Abstract

As a major boundary between the Simao-Indochina and South China blocks, the Jinshajiang–Ailaoshan–Song Ma suture zone preserves the remnants of a back-arc basin or a branch of the Paleo-Tethys Ocean. However, whether this suture zone extends eastward to the Hainan Island is still controversial. Here, we use detrital zircon U–Pb geochronology to explore the source-to-sink characteristics of the Lower Carboniferous-Lower Permian strata in Hainan Island and mainland southeast China (SE China). The results, combined with published data for the Devonian-Triassic sandstones from Hainan and SE China, show that the Devonian-Lower Permian samples display similar detrital zircon age populations at ∼430 Ma, ∼930–980 Ma, ∼1600–1800 Ma and ∼2400 Ma. However, the Upper Permian-Triassic sandstones have a predominant zircon population at ∼370 Ma, indicating a dramatic change in the detritus provenance for Hainan-SE China since the early Late Permian. The presence of similar 400-350 Ma detrital zircons peaked at ∼370 Ma with ϵHf(t) values from −12 to +3 in the sedimentary rocks from both Hainan-SE China and Simao-Indochina blocks indicates that these two terranes should have a similar detritus source with abundant Late Devonian magmatic rock exposure during the Late Permian-Triassic. These Late Devonian magmatic rocks were most likely formed by the north-dipping Paleotethyan subduction. This conclusion is consistent with the recent discovery of Upper Devonian arc-related tuffs, volcaniclastics, tuffaceous chert and rhyolite in the North Qiangtang, Simao-Indochina and East Malaya terranes, and possibly also in the southern Hainan. These Upper Devonian rocks could have acted as detritus source for the basins in SE China-Hainan, as well as the Youjiang Basin in SW China, after the collision between the Indochina and South China blocks.

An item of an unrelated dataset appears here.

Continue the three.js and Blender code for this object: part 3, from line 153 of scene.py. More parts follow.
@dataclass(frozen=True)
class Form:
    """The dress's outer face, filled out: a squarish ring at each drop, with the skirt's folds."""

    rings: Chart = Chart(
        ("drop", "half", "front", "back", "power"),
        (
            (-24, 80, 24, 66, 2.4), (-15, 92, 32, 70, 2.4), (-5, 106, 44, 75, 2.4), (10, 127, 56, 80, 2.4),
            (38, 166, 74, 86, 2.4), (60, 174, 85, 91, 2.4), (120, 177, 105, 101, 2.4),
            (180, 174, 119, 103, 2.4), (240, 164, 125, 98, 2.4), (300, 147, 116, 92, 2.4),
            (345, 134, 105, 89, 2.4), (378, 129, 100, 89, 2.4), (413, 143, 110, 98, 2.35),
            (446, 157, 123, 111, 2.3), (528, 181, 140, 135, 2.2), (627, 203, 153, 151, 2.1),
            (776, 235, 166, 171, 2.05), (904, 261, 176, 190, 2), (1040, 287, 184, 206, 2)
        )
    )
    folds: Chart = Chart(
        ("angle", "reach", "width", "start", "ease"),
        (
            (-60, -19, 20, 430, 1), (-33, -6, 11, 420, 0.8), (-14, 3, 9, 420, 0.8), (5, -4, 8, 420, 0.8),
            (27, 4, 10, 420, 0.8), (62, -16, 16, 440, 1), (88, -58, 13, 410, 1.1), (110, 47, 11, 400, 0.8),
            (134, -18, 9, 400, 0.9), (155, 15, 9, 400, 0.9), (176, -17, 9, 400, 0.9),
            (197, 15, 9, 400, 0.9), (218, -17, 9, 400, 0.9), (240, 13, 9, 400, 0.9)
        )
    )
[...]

Combined with the transition from a carbonate platform to clastic facies in the early Late Permian in SE China, the Indochina-South China collision on Hainan Island may have occurred at ∼266-260 Ma, earlier than that (∼250-230 Ma) along the Jinshajiang–Ailaoshan–Song Ma suture zone. Such a temporal–spatial source-to-sink relationship between the Late Devonian arc and basins on the southern margin of South China suggests that SE China-Hainan should be located within the Paleo-Tethys rather than the Paleo-Pacific tectonic domain during the Early Carboniferous-early Late Permian.